→ Aim
Copy the full set of lines exactly as given.

→ Records provided

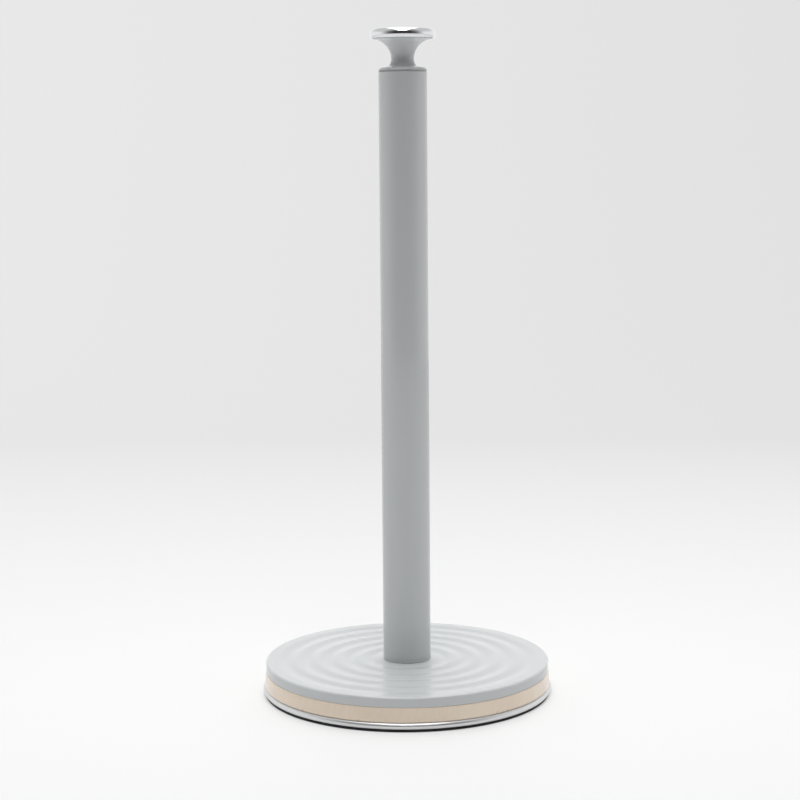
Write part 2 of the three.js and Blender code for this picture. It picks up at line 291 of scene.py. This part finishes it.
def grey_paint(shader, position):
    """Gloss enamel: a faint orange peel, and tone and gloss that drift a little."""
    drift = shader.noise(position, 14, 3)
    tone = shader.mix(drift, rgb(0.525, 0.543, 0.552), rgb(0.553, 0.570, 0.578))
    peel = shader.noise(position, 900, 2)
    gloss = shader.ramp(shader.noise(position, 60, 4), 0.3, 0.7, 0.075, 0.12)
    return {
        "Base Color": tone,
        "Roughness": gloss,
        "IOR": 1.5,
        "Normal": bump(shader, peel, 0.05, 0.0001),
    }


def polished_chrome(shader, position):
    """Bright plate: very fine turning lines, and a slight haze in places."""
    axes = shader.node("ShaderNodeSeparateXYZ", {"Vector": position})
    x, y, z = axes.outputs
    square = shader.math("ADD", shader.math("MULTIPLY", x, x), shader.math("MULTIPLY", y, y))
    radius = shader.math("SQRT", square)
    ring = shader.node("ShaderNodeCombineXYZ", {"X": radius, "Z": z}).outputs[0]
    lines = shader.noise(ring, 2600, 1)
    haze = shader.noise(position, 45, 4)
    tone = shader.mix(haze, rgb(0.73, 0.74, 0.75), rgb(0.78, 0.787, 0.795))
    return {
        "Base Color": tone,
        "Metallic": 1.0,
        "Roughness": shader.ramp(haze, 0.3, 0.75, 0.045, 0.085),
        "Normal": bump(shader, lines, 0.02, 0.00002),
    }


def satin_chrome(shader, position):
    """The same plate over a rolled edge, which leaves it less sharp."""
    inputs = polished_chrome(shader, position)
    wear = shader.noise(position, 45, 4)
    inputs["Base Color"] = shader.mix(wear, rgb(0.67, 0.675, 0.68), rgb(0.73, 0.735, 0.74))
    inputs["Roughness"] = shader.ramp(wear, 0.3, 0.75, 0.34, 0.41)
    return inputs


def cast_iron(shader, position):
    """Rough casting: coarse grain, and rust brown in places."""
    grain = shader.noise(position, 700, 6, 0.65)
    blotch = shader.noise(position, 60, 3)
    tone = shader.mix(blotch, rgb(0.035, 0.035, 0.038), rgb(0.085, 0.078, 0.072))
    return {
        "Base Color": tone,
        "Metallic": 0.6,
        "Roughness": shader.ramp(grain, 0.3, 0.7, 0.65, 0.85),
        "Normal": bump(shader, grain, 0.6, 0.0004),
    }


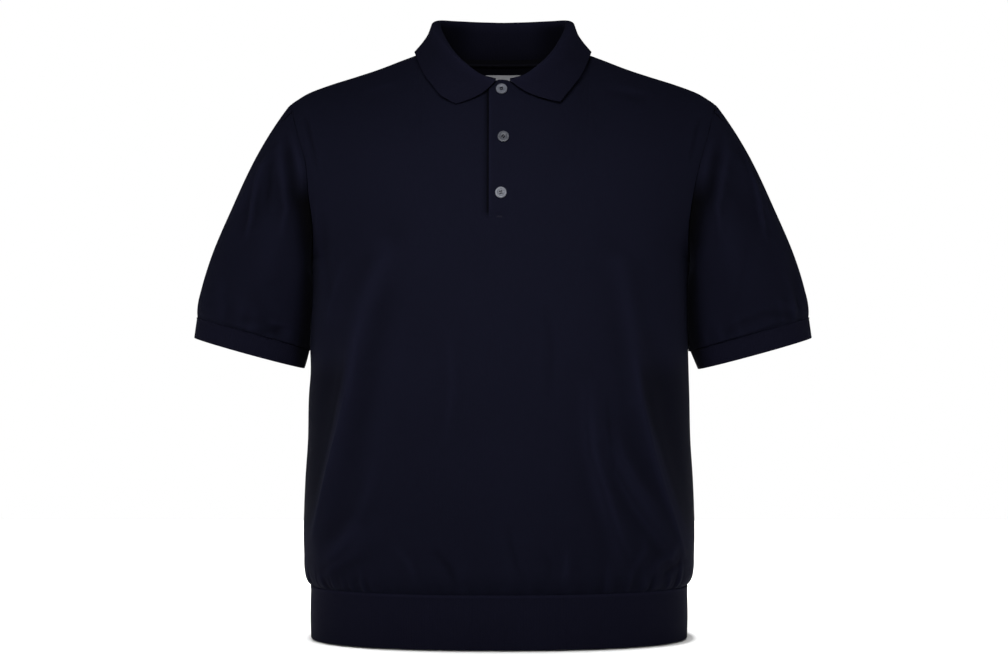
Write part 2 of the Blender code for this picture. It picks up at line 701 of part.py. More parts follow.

→ Answer to this task
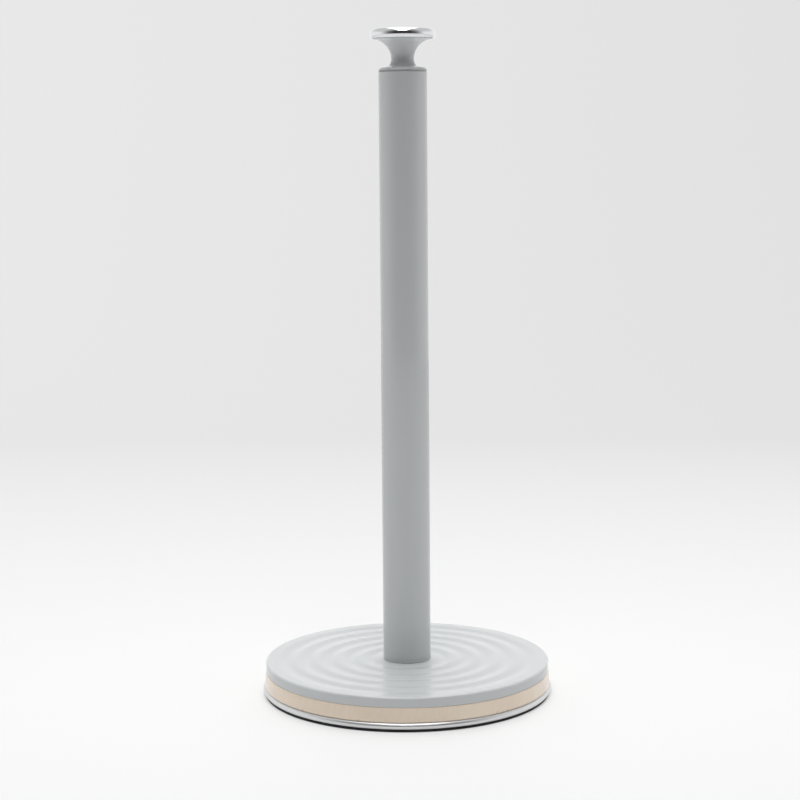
Write part 2 of the three.js and Blender code for this picture. It picks up at line 291 of scene.py. This part finishes it.
def grey_paint(shader, position):
    """Gloss enamel: a faint orange peel, and tone and gloss that drift a little."""
    drift = shader.noise(position, 14, 3)
    tone = shader.mix(drift, rgb(0.525, 0.543, 0.552), rgb(0.553, 0.570, 0.578))
    peel = shader.noise(position, 900, 2)
    gloss = shader.ramp(shader.noise(position, 60, 4), 0.3, 0.7, 0.075, 0.12)
    return {
        "Base Color": tone,
        "Roughness": gloss,
        "IOR": 1.5,
        "Normal": bump(shader, peel, 0.05, 0.0001),
    }


def polished_chrome(shader, position):
    """Bright plate: very fine turning lines, and a slight haze in places."""
    axes = shader.node("ShaderNodeSeparateXYZ", {"Vector": position})
    x, y, z = axes.outputs
    square = shader.math("ADD", shader.math("MULTIPLY", x, x), shader.math("MULTIPLY", y, y))
    radius = shader.math("SQRT", square)
    ring = shader.node("ShaderNodeCombineXYZ", {"X": radius, "Z": z}).outputs[0]
    lines = shader.noise(ring, 2600, 1)
    haze = shader.noise(position, 45, 4)
    tone = shader.mix(haze, rgb(0.73, 0.74, 0.75), rgb(0.78, 0.787, 0.795))
    return {
        "Base Color": tone,
        "Metallic": 1.0,
        "Roughness": shader.ramp(haze, 0.3, 0.75, 0.045, 0.085),
        "Normal": bump(shader, lines, 0.02, 0.00002),
    }


def satin_chrome(shader, position):
    """The same plate over a rolled edge, which leaves it less sharp."""
    inputs = polished_chrome(shader, position)
    wear = shader.noise(position, 45, 4)
    inputs["Base Color"] = shader.mix(wear, rgb(0.67, 0.675, 0.68), rgb(0.73, 0.735, 0.74))
    inputs["Roughness"] = shader.ramp(wear, 0.3, 0.75, 0.34, 0.41)
    return inputs


def cast_iron(shader, position):
    """Rough casting: coarse grain, and rust brown in places."""
    grain = shader.noise(position, 700, 6, 0.65)
    blotch = shader.noise(position, 60, 3)
    tone = shader.mix(blotch, rgb(0.035, 0.035, 0.038), rgb(0.085, 0.078, 0.072))
    return {
        "Base Color": tone,
        "Metallic": 0.6,
        "Roughness": shader.ramp(grain, 0.3, 0.7, 0.65, 0.85),
        "Normal": bump(shader, grain, 0.6, 0.0004),
    }


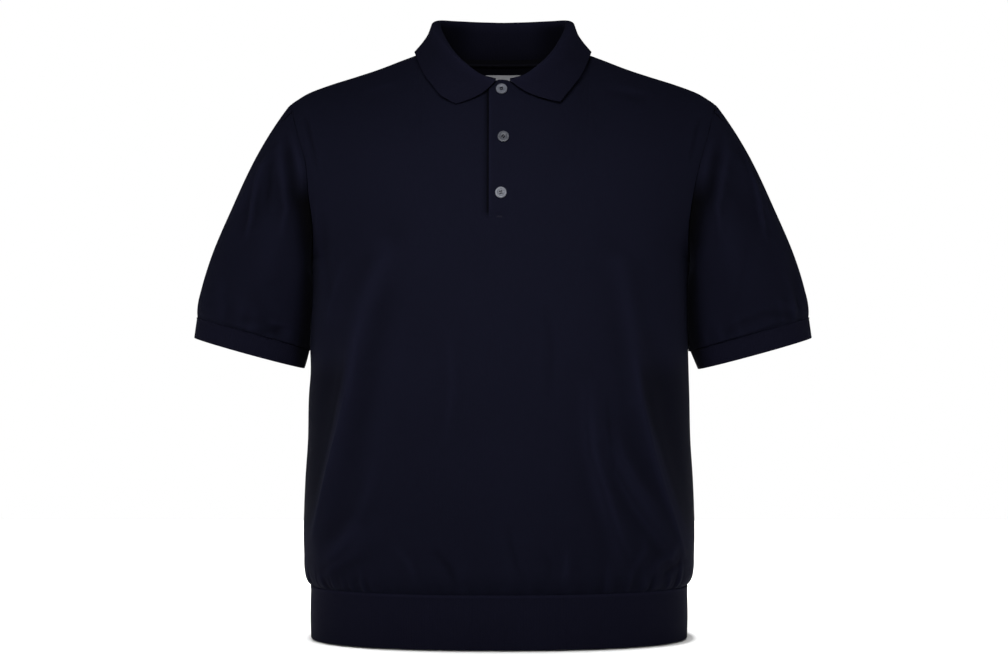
Write part 2 of the Blender code for this picture. It picks up at line 701 of part.py. More parts follow.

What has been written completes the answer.